The breathing mechanics are pretty simple—it’s a matter of pressure equilibrium. The brain tells the body to inhale. The diaphragm and intercostal muscles contract, which widens our ribcage and pulls the diaphragm down into our abdominal cavity. This increases the space in our thoracic cavity. Because our lungs are attached to the rib cage via—you guessed it—fascia, the area in our lungs increases too. Air will always move from a region of high pressure to a region of lower pressure, and so air is dragged into our lungs.
We exhale because the diaphragm relaxes and the breathing muscles recoil. This decreases the space in the thoracic cavity, increasing the pressure inside the lungs and pushing the air out.
The Lungs and Diaphragm Massage the Heart.
We are taught in school that the heart pumps blood around the body so that oxygen and nutrients can be transported to tissues, waste products can be removed from tissues, and circulating immune cells can fight infection. An electrical impulse that fires 60 to 100 times per minute in normal conditions stimulates the heart into action. A foetal heartbeat can be detected in the foetus at about five weeks of development, and this heartbeat continues until the day we die. Life ends when the electrical impulse to the heart stops and isn’t restarted.
The founder of osteopathy, Dr Andrew Taylor Still, discussed the importance of a good blood supply. One of the first of his aphorisms I learnt when studying osteopathy was that the rule of the artery is supreme. Good health requires a good supply of blood to all our tissues, so any help that can be given to the heart will benefit our overall health.

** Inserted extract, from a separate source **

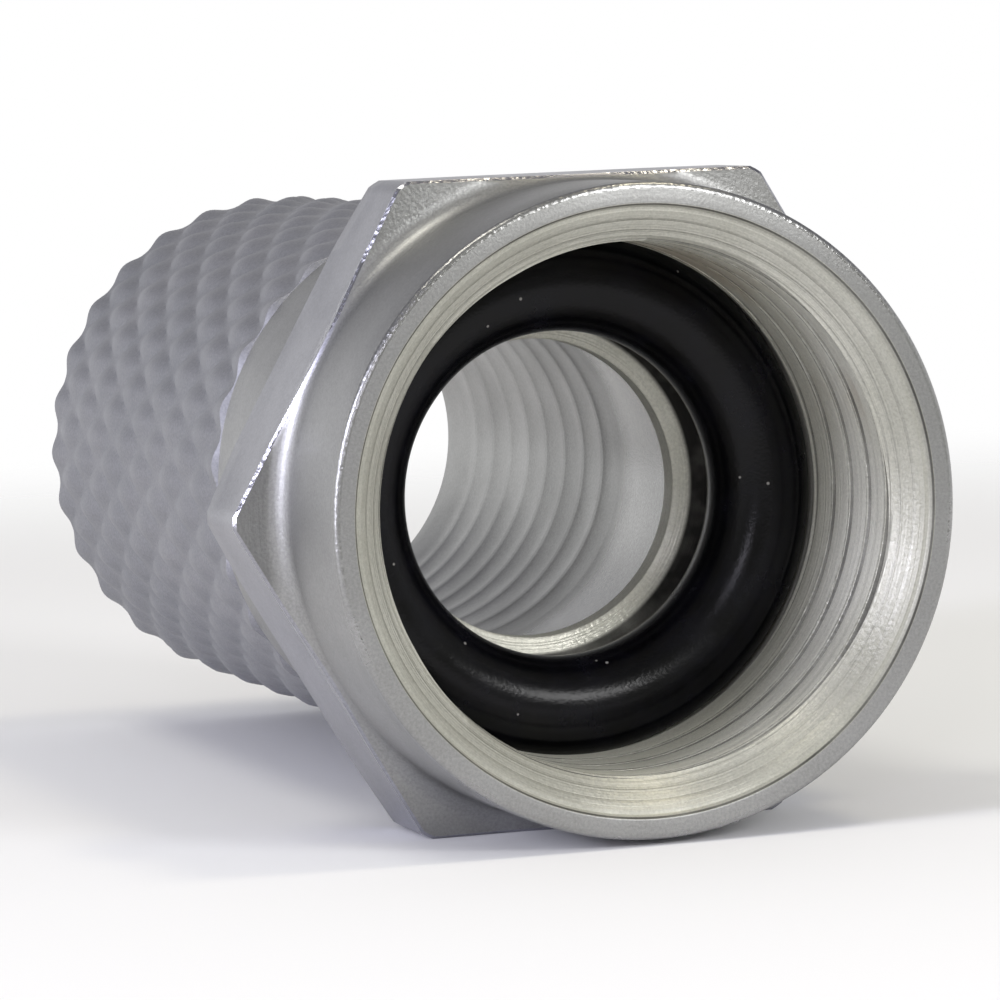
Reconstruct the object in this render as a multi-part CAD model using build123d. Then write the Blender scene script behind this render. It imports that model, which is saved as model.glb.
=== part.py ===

The heart is assisted in its job in various ways; the elastic recoil of the artery walls pushes blood through these vessels, and valves in veins and the lymph system prevent backflow. Our muscular system also has elastic recoil, which squeezes fluid through the tissues—one of our greatest pumps is the working calf muscle which drives fluid from our feet back up to our heart.
Now, looking at this photo, you will see how the anatomy of our breathing apparatus also assists the heart in pumping. As we breathe in, the diaphragm descends. The diaphragm's fascial attachments to the heart's lining pull the heart down with the diaphragm. At the same time, the lungs expand three-dimensionally, pressing into the heart and exerting pressure on it. This changes the shape of the heart, increasing its length and decreasing its circumference. As we breathe out and the diaphragm elevates, the downward tension on the fascia is relieved. As the lungs deflate, the pressure on the heart reduces. This means that the heart is longer and thinner during inhalation and becomes shorter and fatter during exhalation. This continual change in pressure and shape assists the flow of blood.
Facia has been an important factor in osteopathic treatment for longer than in most other manual therapy or movement systems, and this photo perfectly illustrates why. The heart is connected to the diaphragm, which is connected to the spine, the liver, the psoas muscle, the ribcage, and so much more. In osteopathy, we are taught that the body is a whole and must be treated as such, and so we can’t treat the spine without considering the rest of the body. As the old spiritual song “Dem Bones” has it:
“Toe bone connected to the foot bone,
Foot bone connected to the heel bone,
Heel bone connected to the ankle bone,
Ankle bone connected to the leg bone,
Leg bone connected to the knee bone,
Knee bone connected to the thigh bone,
Thigh bone connected to the hip bone … etc.”